Ce sont des critères tout simples qui ne présentent pas une grande rigueur. Mais il faudrait que l'entreprise soit déjà fiable et qu'elle ne présente pas une quelconque difficulté dans son exploitation. Quant à la nature de ces entreprises, nous avons constaté que nous avons beaucoup plus de TPE (très petite entreprise) que de PME. C'est la raison pour laquelle, au sein du CNC, nous militons pour qu'il y ait un véritable tissu de PME. Il est inadmissible que l'économie algérienne évolue avec seulement 600 000 PME dont la majorité ne sont, en fait, que des TPE.
- Quel est le taux de mortalité parmi ces PME ?
Je déplore justement l'importance du taux de mortalité à ce niveau, puisque sur les 50 000 TPE créées en 2011 à la faveur des mesures incitatives initiées par l'Etat, 35 000 sont mortes pour diverses raisons, notamment le manque de formation et d'engouement, ainsi que la faiblesse du niveau du management chez l'entrepreneur.
- Il semble aujourd'hui qu'un certain intérêt soit accordé par les pouvoirs publics aux PME spécialisées dans la sous-traitance. Qu'en est-il exactement ?
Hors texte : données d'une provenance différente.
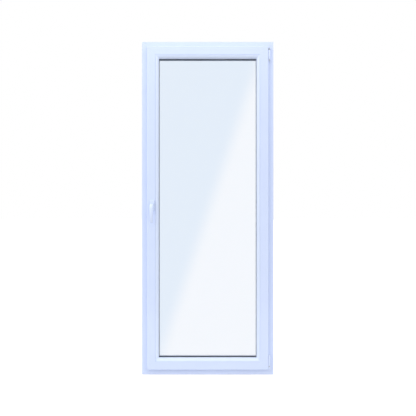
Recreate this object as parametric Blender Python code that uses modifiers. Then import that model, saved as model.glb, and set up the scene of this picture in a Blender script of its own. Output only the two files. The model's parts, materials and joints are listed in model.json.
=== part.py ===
"""Tall white tilt-and-turn casement window, built as the real one is.

Every length is in metres. The origin is the centre of the sill's underside. +X points to the hinge side,
+Y outdoors and +Z up. A section is drawn with u, the way in from the frame's outer edge, and v, the way
outdoors from the frame's room face, and is then carried along one of the four sides.
"""
import math

import bmesh
import bpy
from mathutils import Matrix, Vector

# Overall sizes of the fixed frame
WIDTH = 0.850
HEIGHT = 2.150
FRAME_DEPTH = 0.070

# Frame section
FRAME_REBATE = 0.042
LEG_REACH = 0.020
LEG_THICKNESS = 0.016
WALL = 0.003
WEB = 0.002

# Sash section
AIR_GAP = 0.012
OVERLAP = 0.020
SASH_BODY = 0.035
SASH_PROUD = 0.020
LIP_GAP = 0.0035
WEATHER_SEAL = 0.004
SASH_LEG = 0.010
BEAD_WIDTH = 0.021
EDGE_ROUND = 0.004

# Glazing
UNIT_THICKNESS = 0.024
PANE_THICKNESS = 0.004
GLAZING_SEAL = 0.003
EDGE_CLEARANCE = 0.005
SEAL_SEEN = 0.002
OUTER_SEAL_SEEN = -0.001

# Hardware
GROOVE_FROM_LIP = 0.013
GROOVE_WIDTH = 0.0166
GROOVE_DEPTH = 0.0032
CHANNEL_WIDTH = 0.0126
CHANNEL_DEPTH = 0.007
BACKSET = 0.015
RACK_LINE = 0.0055
TEETH = 14
CAM_RADIUS = 0.0035
CAM_HEAD_RADIUS = 0.005
CAM_REACH = 0.0075
FACEPLATE_SHORT = 0.030
ROD_SHORT = 0.040
HANDLE_HEIGHT = 1.092
SPINDLE_HALF = 0.0035
SPINDLE_BORE = 0.0056
LEVER_SOCKET = 0.032
HINGE_AXIS_OUT = 0.006
HINGE_AXIS_PROUD = 0.012
BARREL_RADIUS = 0.0057
PIN_RADIUS = 0.0030
WEB_BEFORE_AXIS = 0.0045
WEB_PAST_AXIS = 0.0035
TILT_AXIS_HEIGHT = 0.038
STAY_LENGTH = 0.400
STAY_DRIFT = 0.011
STEEL_WALL = 0.0015
DRAIN_CAP = (0.042, 0.005, 0.014)
GAP = 0.0003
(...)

Nous avons toujours appelé, en tant que conseil consultatif, à ce qu'il y ait des entreprises évoluant dans le secteur de la sous-traitance, notamment dans la sous-traitance mécanique. Je dois signaler ici, que les seules entreprises relevant de ce secteur sont celles qui travaillent avec la SNVI qui a réussi à créer autour d'elle un réseau de sous-traitants. Mais la sous-traitance ne se décrète pas, et ne devient pas sous-traitant qui le veut. C'est pourquoi il est nécessaire aujourd'hui que les pouvoirs publics prennent des mesures pour apporter certaines conditions de facilitation permettant la création de nouvelles entreprises dirigées vers la sous-traitance. Si on prend le cas du futur projet de partenariat avec Renault, par exemple, ce dernier est connu pour être un fabricant très exigeant et très regardant sur les normes et les délais de fabrication. Ni lui ni aucun autre constructeur automobile ne va agréer une entreprise sous-traitante s'il n'est pas sûr que l'entreprise est à même de lui fournir les pièces nécessaires, sachant que ces constructeurs travaillent a flux tendu. Il faut donc régler une multitude de problèmes et réunir un certain nombre de conditions pour que l'on puisse mettre en place un véritable réseau d'entreprises sous-traitantes dans le domaine de la mécanique, notamment dans le secteur automobile. A mon avis, il faut que les sous-traitants qui existent aujourd'hui soient soutenus par la partie algérienne pour demander au constructeur partenaire de les accompagner.